Set exercise –
Write the material out again in full, exactly.

═════ Stored data ═════

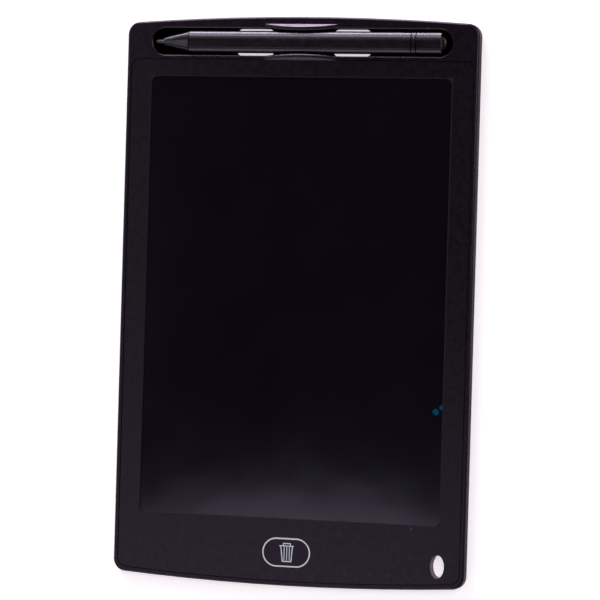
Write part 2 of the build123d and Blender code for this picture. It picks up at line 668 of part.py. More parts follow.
def make_lip():
    """Arched lip on the slot's upper side, leaning in over the stylus."""
    half = LIP_LENGTH / 2
    slot_edge = SLOT_Y + SLOT_WIDTH / 2
    inner = SLOT_Y + STYLUS_WIDTH / 2 + STYLUS_SIDE_GAP
    base = slot_edge + LIP_SETBACK
    crest = TABLET_THICKNESS + LIP_RISE
    low = TABLET_THICKNESS - SLOT_ROOF
    section = Polygon(
        (inner, low),
        (base, low),
        (base, TABLET_THICKNESS),
        (base - LIP_SLOPE_RUN, crest),
        (inner, crest),
        align=None,
    )
    plan = make_face([
        Polyline((-half, slot_edge), (-half, base), (half, base), (half, slot_edge)),
        ThreePointArc((half, slot_edge), (0, inner), (-half, slot_edge)),
    ])
    arch = make_face([
        Polyline((-half, TABLET_THICKNESS), (-half, low), (half, low), (half, TABLET_THICKNESS)),
        ThreePointArc((half, TABLET_THICKNESS), (0, crest), (-half, TABLET_THICKNESS)),
    ])
    lip = cross(section, -half, half) & rise(plan, low, crest) & along(arch, inner, base)
    top_faces = lip.faces().sort_by(Axis.Z)[-1]
    inner_edge = top_faces.edges().sort_by(Axis.Y)[0]
    return fillet(inner_edge, LIP_ROUND)


def make_frame_hollow():
    """The room inside the frame: shallow under the screen, deeper at both ends."""
    inside = case_outline(CASE_WALL)
    pen_end = inside & band(SLOT_Y - SLOT_WIDTH / 2, HALF_HEIGHT)
    board_end = inside & band(-HALF_HEIGHT, BAY_TOP)
    hollow = rise(inside, PARTING_HEIGHT - OVERRUN, TRAY_BACK)
    hollow += rise(pen_end, TRAY_BACK, TABLET_THICKNESS - SLOT_ROOF)
    return hollow + rise(board_end, TRAY_BACK, BAY_ROOF)


def make_front_frame():
    """Rim, stylus slot, clip lips, screen tray and the roof over the board."""
    frame = rise(case_outline(), PARTING_HEIGHT, TABLET_THICKNESS)
    frame = fillet(edges_at(frame, TABLET_THICKNESS), FRONT_EDGE_RADIUS)
    frame -= make_frame_hollow()
    frame += rise(slot_outline(SLOT_WALL), BACK_FLOOR, TABLET_THICKNESS)
    frame += rise(lanyard_outline(LANYARD_WALL), BACK_FLOOR, PLATE_SEAT)
    frame -= rise(slot_outline(), 0, TABLET_THICKNESS)
    rim = Pos(0, 0, TABLET_THICKNESS - SLOT_CHAMFER) * slot_outline()
    frame -= extrude(rim, amount=SLOT_CHAMFER, dir=(0, 0, 1), taper=-RIM_CHAMFER_ANGLE)
    lip = make_lip()
    frame += lip
    frame += mirror(lip, about=Plane(origin=(0, SLOT_Y, 0), z_dir=(0, 1, 0)))

    frame -= rise(plate_outline(-PLATE_GAP), PLATE_SEAT, TABLET_THICKNESS)
    frame -= rise(film_outline(CLEARANCE), TRAY_FRONT, TABLET_THICKNESS)
    frame -= rise(lanyard_outline(), 0, TABLET_THICKNESS)
    frame -= rise(key_outline(KEY_FLANGE + KEY_POCKET_GAP), TRAY_BACK, TABLET_THICKNESS)
    tail_half = TAIL_WIDTH / 2 + CLEARANCE
    tail_room = (TAIL_X - tail_half, TAIL_X + tail_half)
    tail_depth = (FILM_BOTTOM - TAIL_SLOT_WIDTH, FILM_BOTTOM + CLEARANCE)
    frame -= brick(*tail_room, *tail_depth, PARTING_HEIGHT, TABLET_THICKNESS)
    for block in snap_blocks(FIT_GAP):
        frame -= block
    return frame


# Front plate and its tape


def make_front_plate():
    """Flat sheet with the window, the key's opening and the lanyard hole."""
    plate = rise(plate_outline(), PLATE_BACK, PLATE_FRONT)
    plate = chamfer(edges_at(plate, PLATE_FRONT), PLATE_EDGE_CHAMFER)
    plate -= rise(window_outline(), PLATE_BACK, PLATE_FRONT)
    window_rim = Pos(0, 0, PLATE_FRONT - WINDOW_CHAMFER) * window_outline()
    plate -= extrude(window_rim, amount=WINDOW_CHAMFER, dir=(0, 0, 1), taper=-RIM_CHAMFER_ANGLE)
    plate -= rise(key_outline(), PLATE_BACK, PLATE_FRONT)
    return plate - rise(lanyard_outline(), PLATE_BACK, PLATE_FRONT)


def make_front_plate_tape():
    """Double-sided tape that holds the front plate on the frame's seat."""
    outline = plate_outline(PLATE_TAPE_INSET) - film_outline(2 * CLEARANCE)
    outline -= key_outline(KEY_FLANGE + KEY_POCKET_GAP + CLEARANCE)
    outline -= lanyard_outline(CLEARANCE)
    return rise(outline, PLATE_SEAT, PLATE_BACK)


# Writing film stack


def make_lcd_top_film():
    """Clear film that the stylus presses on, notched for the flex tail."""
    return rise(film_outline() - tail_notch(), CRYSTAL_FRONT, TOP_FILM_FRONT)


def make_lcd_crystal_layer():
    """Liquid crystal between the two films, short of their edges."""
    outline = film_outline(-CRYSTAL_MARGIN) - tail_notch(CRYSTAL_MARGIN)
    return rise(outline, BOTTOM_FILM_FRONT, CRYSTAL_FRONT)


def make_lcd_bottom_film():
    """Black-backed film under the liquid crystal."""
    return rise(film_outline(), FILM_TAPE_FRONT, BOTTOM_FILM_FRONT)


def make_lcd_tape():
    """Tape frame that holds the film stack on its tray."""
    outline = film_outline(-CLEARANCE) - film_outline(-CLEARANCE - FILM_TAPE_WIDTH)
    return rise(outline, TRAY_FRONT, FILM_TAPE_FRONT)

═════

Expected output –
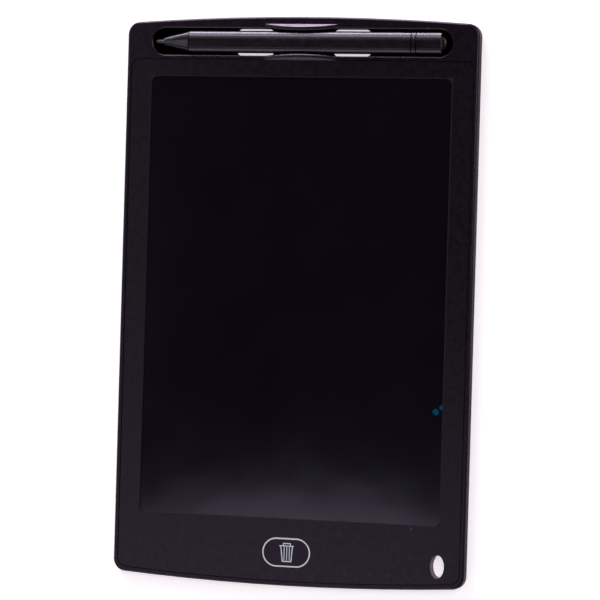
Write part 2 of the build123d and Blender code for this picture. It picks up at line 668 of part.py. More parts follow.
def make_lip():
    """Arched lip on the slot's upper side, leaning in over the stylus."""
    half = LIP_LENGTH / 2
    slot_edge = SLOT_Y + SLOT_WIDTH / 2
    inner = SLOT_Y + STYLUS_WIDTH / 2 + STYLUS_SIDE_GAP
    base = slot_edge + LIP_SETBACK
    crest = TABLET_THICKNESS + LIP_RISE
    low = TABLET_THICKNESS - SLOT_ROOF
    section = Polygon(
        (inner, low),
        (base, low),
        (base, TABLET_THICKNESS),
        (base - LIP_SLOPE_RUN, crest),
        (inner, crest),
        align=None,
    )
    plan = make_face([
        Polyline((-half, slot_edge), (-half, base), (half, base), (half, slot_edge)),
        ThreePointArc((half, slot_edge), (0, inner), (-half, slot_edge)),
    ])
    arch = make_face([
        Polyline((-half, TABLET_THICKNESS), (-half, low), (half, low), (half, TABLET_THICKNESS)),
        ThreePointArc((half, TABLET_THICKNESS), (0, crest), (-half, TABLET_THICKNESS)),
    ])
    lip = cross(section, -half, half) & rise(plan, low, crest) & along(arch, inner, base)
    top_faces = lip.faces().sort_by(Axis.Z)[-1]
    inner_edge = top_faces.edges().sort_by(Axis.Y)[0]
    return fillet(inner_edge, LIP_ROUND)


def make_frame_hollow():
    """The room inside the frame: shallow under the screen, deeper at both ends."""
    inside = case_outline(CASE_WALL)
    pen_end = inside & band(SLOT_Y - SLOT_WIDTH / 2, HALF_HEIGHT)
    board_end = inside & band(-HALF_HEIGHT, BAY_TOP)
    hollow = rise(inside, PARTING_HEIGHT - OVERRUN, TRAY_BACK)
    hollow += rise(pen_end, TRAY_BACK, TABLET_THICKNESS - SLOT_ROOF)
    return hollow + rise(board_end, TRAY_BACK, BAY_ROOF)


def make_front_frame():
    """Rim, stylus slot, clip lips, screen tray and the roof over the board."""
    frame = rise(case_outline(), PARTING_HEIGHT, TABLET_THICKNESS)
    frame = fillet(edges_at(frame, TABLET_THICKNESS), FRONT_EDGE_RADIUS)
    frame -= make_frame_hollow()
    frame += rise(slot_outline(SLOT_WALL), BACK_FLOOR, TABLET_THICKNESS)
    frame += rise(lanyard_outline(LANYARD_WALL), BACK_FLOOR, PLATE_SEAT)
    frame -= rise(slot_outline(), 0, TABLET_THICKNESS)
    rim = Pos(0, 0, TABLET_THICKNESS - SLOT_CHAMFER) * slot_outline()
    frame -= extrude(rim, amount=SLOT_CHAMFER, dir=(0, 0, 1), taper=-RIM_CHAMFER_ANGLE)
    lip = make_lip()
    frame += lip
    frame += mirror(lip, about=Plane(origin=(0, SLOT_Y, 0), z_dir=(0, 1, 0)))

    frame -= rise(plate_outline(-PLATE_GAP), PLATE_SEAT, TABLET_THICKNESS)
    frame -= rise(film_outline(CLEARANCE), TRAY_FRONT, TABLET_THICKNESS)
    frame -= rise(lanyard_outline(), 0, TABLET_THICKNESS)
    frame -= rise(key_outline(KEY_FLANGE + KEY_POCKET_GAP), TRAY_BACK, TABLET_THICKNESS)
    tail_half = TAIL_WIDTH / 2 + CLEARANCE
    tail_room = (TAIL_X - tail_half, TAIL_X + tail_half)
    tail_depth = (FILM_BOTTOM - TAIL_SLOT_WIDTH, FILM_BOTTOM + CLEARANCE)
    frame -= brick(*tail_room, *tail_depth, PARTING_HEIGHT, TABLET_THICKNESS)
    for block in snap_blocks(FIT_GAP):
        frame -= block
    return frame


# Front plate and its tape


def make_front_plate():
    """Flat sheet with the window, the key's opening and the lanyard hole."""
    plate = rise(plate_outline(), PLATE_BACK, PLATE_FRONT)
    plate = chamfer(edges_at(plate, PLATE_FRONT), PLATE_EDGE_CHAMFER)
    plate -= rise(window_outline(), PLATE_BACK, PLATE_FRONT)
    window_rim = Pos(0, 0, PLATE_FRONT - WINDOW_CHAMFER) * window_outline()
    plate -= extrude(window_rim, amount=WINDOW_CHAMFER, dir=(0, 0, 1), taper=-RIM_CHAMFER_ANGLE)
    plate -= rise(key_outline(), PLATE_BACK, PLATE_FRONT)
    return plate - rise(lanyard_outline(), PLATE_BACK, PLATE_FRONT)


def make_front_plate_tape():
    """Double-sided tape that holds the front plate on the frame's seat."""
    outline = plate_outline(PLATE_TAPE_INSET) - film_outline(2 * CLEARANCE)
    outline -= key_outline(KEY_FLANGE + KEY_POCKET_GAP + CLEARANCE)
    outline -= lanyard_outline(CLEARANCE)
    return rise(outline, PLATE_SEAT, PLATE_BACK)


# Writing film stack


def make_lcd_top_film():
    """Clear film that the stylus presses on, notched for the flex tail."""
    return rise(film_outline() - tail_notch(), CRYSTAL_FRONT, TOP_FILM_FRONT)


def make_lcd_crystal_layer():
    """Liquid crystal between the two films, short of their edges."""
    outline = film_outline(-CRYSTAL_MARGIN) - tail_notch(CRYSTAL_MARGIN)
    return rise(outline, BOTTOM_FILM_FRONT, CRYSTAL_FRONT)


def make_lcd_bottom_film():
    """Black-backed film under the liquid crystal."""
    return rise(film_outline(), FILM_TAPE_FRONT, BOTTOM_FILM_FRONT)


def make_lcd_tape():
    """Tape frame that holds the film stack on its tray."""
    outline = film_outline(-CLEARANCE) - film_outline(-CLEARANCE - FILM_TAPE_WIDTH)
    return rise(outline, TRAY_FRONT, FILM_TAPE_FRONT)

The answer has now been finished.